2nd find the x- and y-intercepts

3rd figure out whether the function is even (symmetric about the y-axis), odd (rotationally symmetric about the  origin) or neither

4th a) find horizontal asymptotes; if the numerator is an nth degree polynomial and the denominator is an mth  degree polynomial, with leading coefficients A in the numerator and B in the denominator, then:

Case 1: m>n  ->  horizontal asymptote at y = 0

Case 2: m=n  ->  horizontal asymptote at y = A/B

Case 3: m  no horizontal asymptote*

b) find vertical asymptotes; if the denominator reaches zero at a value of x, there is a vertical asymptote there.

c) if in Case 3, n=m+1, there will be a diagonal asymptote with slope A/B. Not all slant asymptotes go through the origin; it will be necessary to use long division to find exactly what the asymptote's equation is. (Have questions on how? Leave a comment.)

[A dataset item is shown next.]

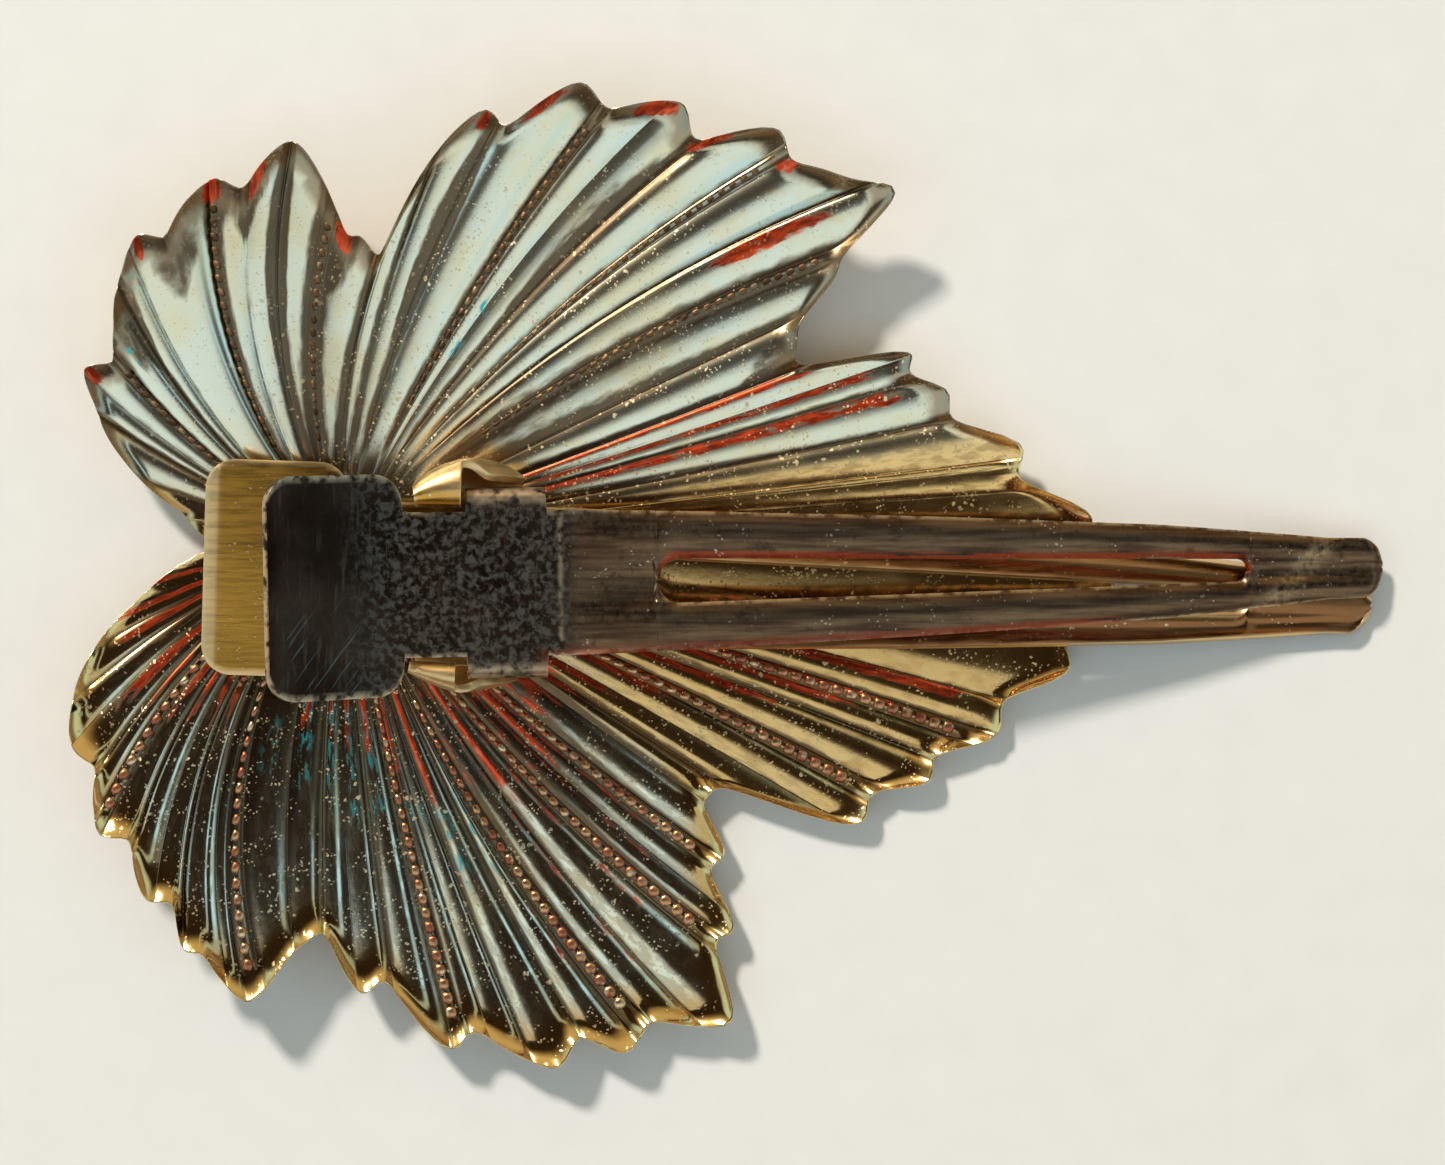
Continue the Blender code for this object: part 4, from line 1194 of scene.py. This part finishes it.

5th Find f prime, find where it is equal to zero, where it is positive, and where it is negative.

6th Find extrema, by finding critical numbers, places where f prime equals zero or does not exist, and then  checking either the f prime values between critical numbers or the f double prime values at the critical numbers.  The second method will not always work; if f(x)=x^4 , then f'(x)=4x^3 and f''(x)=12x^2 . In this case, the origin  is an extreme, but it is also a critical number when looking for inflection points; the second derivative does not  show whether the curve is concave up or down at that point.

7th Find possible inflection points, values of x where f''=0, and find the concavity between those points.

8th Sketch the curve

Some rules of thumb to keep in mind: find the zeroes of the function and both derivatives; find asymptotes

What exactly is an inflection point?

(An example of the types of questions you could ask here)

If you have an equation such as f(x)=x^4 , the double derivative will be f^(2)(x) = 12x^2 .

This double derivative will equal zero at x = 0 , but f(x) will not change concavity.

An inflection point is defined as a point where the curve changes concavity in the book, but then it is defined as that before double derivatives are brought into the picture; I think it's possible that an inflection point might be defined as simply a point where f''=0 . But then it might not be.

I will try to ask this in class tomorrow, but if I don't, feel free to post your opinion as a comment.